How to Analyze Whale Trades Like a Pro
A whale alert hits your phone. A wallet you follow just bought $80,000 of "Yes" on a market you have barely looked at.
Most traders react one of two ways. Either they panic-buy at the first available price and feel clever for "front-running retail," or they freeze, do nothing, and watch the market run while they look up the whale's history.
Both reactions miss the point. The alert is not the trade. The alert is the prompt to start analysis. Pros treat whale activity the same way a research analyst treats an earnings release: a piece of information that needs to be evaluated against a checklist before any capital moves.
This guide walks through that checklist exactly the way experienced Polymarket traders use it. You will end up with a repeatable process for turning a noisy stream of whale trades into a small number of high-quality decisions.
What You Will Learn
- The seven questions every whale trade needs to answer before you act
- How to tell a conviction trade apart from a hedge or a wash
- Why "size" is the worst part of a whale alert to focus on
- How to use Whale Positions to verify what the trade actually means
- The professional rules for sizing and timing your own response
The Seven Questions Every Whale Trade Needs to Answer
When a real analyst sees a whale alert, they do not ask "should I buy?" They ask seven smaller questions in sequence. The answers either build a trade or kill it.
1. Who Is This Wallet, Really?
Not by Twitter handle. By data.
Open the trader profile at polyalerthub.com/traders/<wallet>. Look at:
- Resolved trade count. Below 50, you are looking at a small sample.
- Lifetime PnL and the shape of the curve. Smooth grind or one lottery win?
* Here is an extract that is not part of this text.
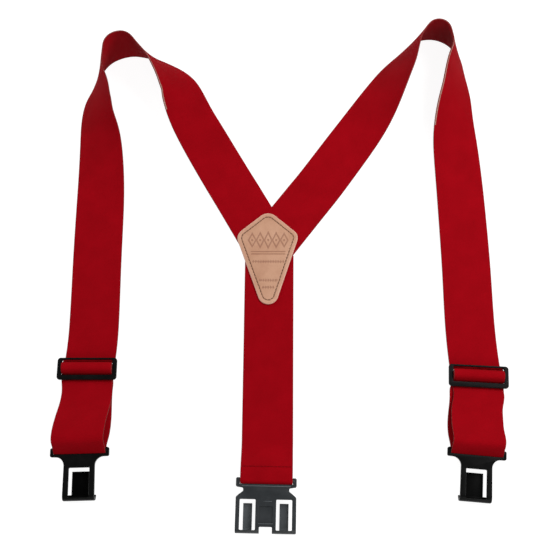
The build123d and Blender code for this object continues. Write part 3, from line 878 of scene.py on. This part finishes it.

- Category mix. Specialist or scattered?
- Recent vs. historical performance. Is this wallet still good, or coasting on old wins?
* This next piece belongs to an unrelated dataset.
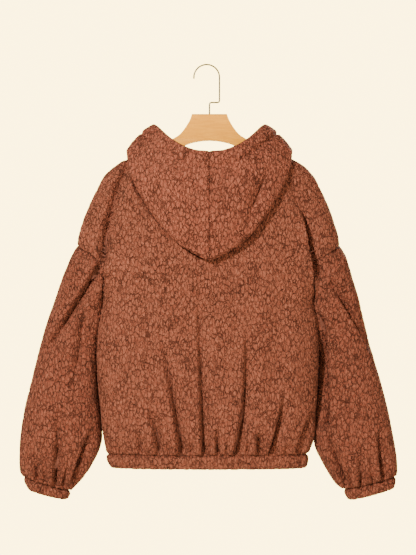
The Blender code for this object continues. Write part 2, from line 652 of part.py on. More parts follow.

A whale alert from an unvetted wallet is not really a whale alert. It is an "interesting trade by someone large" alert. Different thing.
2. Is This in Their Lane?
Even a great wallet has lanes where they have edge and lanes where they do not. A political specialist suddenly hitting an obscure crypto market is not a stronger signal because they are good elsewhere. It is often a weaker signal, because they are stepping outside their circle of competence.
The signal is strongest when a high-quality wallet trades a market that fits their dominant category.
3. Is the Position Building or Closing?
Open the Whale Positions view for that wallet on that market. Three possibilities:
- New position: They are entering for the first time. Strongest signal of fresh conviction.
- Adding to an existing position: They are leaning in. Strong, but you should ask why now.
- Closing or trimming: Their "buy" might actually be the counterparty taking the other side. Or their sell is just a partial profit take. Position context flips the meaning of a single trade.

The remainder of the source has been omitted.